All statements, other than statements of historical fact, including statements regarding guidance, industry prospects, future results of operations or financial position, expected sources of incremental margin, strategy, financing needs, future capital expenditures and the outcome or effect of ongoing litigation, should be considered forward looking statements made in good faith by the Company, as applicable, and are intended to qualify for the safe harbor from liability established by the Private Securities Litigation Reform Act of 1995. When used in this communication, or any other documents, words such as “anticipate,” “believe,” "estimate," “expect,” “forecast,” “goal,” “intend,” “objective,” “plan,” “project,” “seek,” “strategy,” "target," "will" and similar expressions are intended to identify forward looking statements. These forward looking statements are based on the beliefs and assumptions of management at the time that these statements were prepared and are inherently uncertain. Such forward looking statements are subject to risks and uncertainties that could cause actual results to differ materially from those expressed or implied in the forward looking statements.
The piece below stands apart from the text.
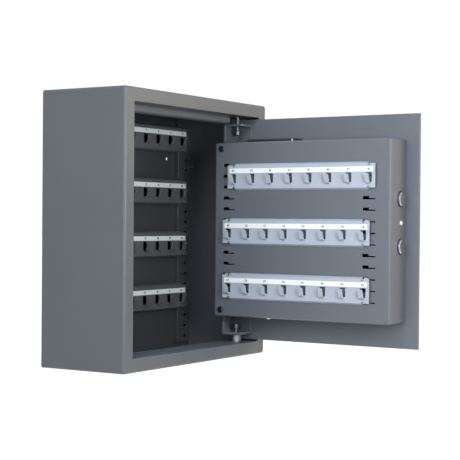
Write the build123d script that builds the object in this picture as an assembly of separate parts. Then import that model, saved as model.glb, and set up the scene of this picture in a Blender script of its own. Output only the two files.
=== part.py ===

These risks and uncertainties, as well as other risks and uncertainties that could cause our actual results to differ materially from those expressed in the forward looking statements, are described in greater detail under the heading “Item 1A. Risk Factors” on Form 10-K for the year ended December 31, 2021 and in any other SEC filings made by the Company. The company cautions that these risks and factors are not exclusive. Management cautions against putting undue reliance on forward-looking statements or projecting any future results based on such statements or present or prior earnings levels. Forward-looking statements speak only as of the date of this communication, and the Company does not undertake any obligation to update or supplement any forward-looking statements to reflect actual results, new information, future events, changes in its expectations or other circumstances that exist after the date as of which the forward-looking statements were made.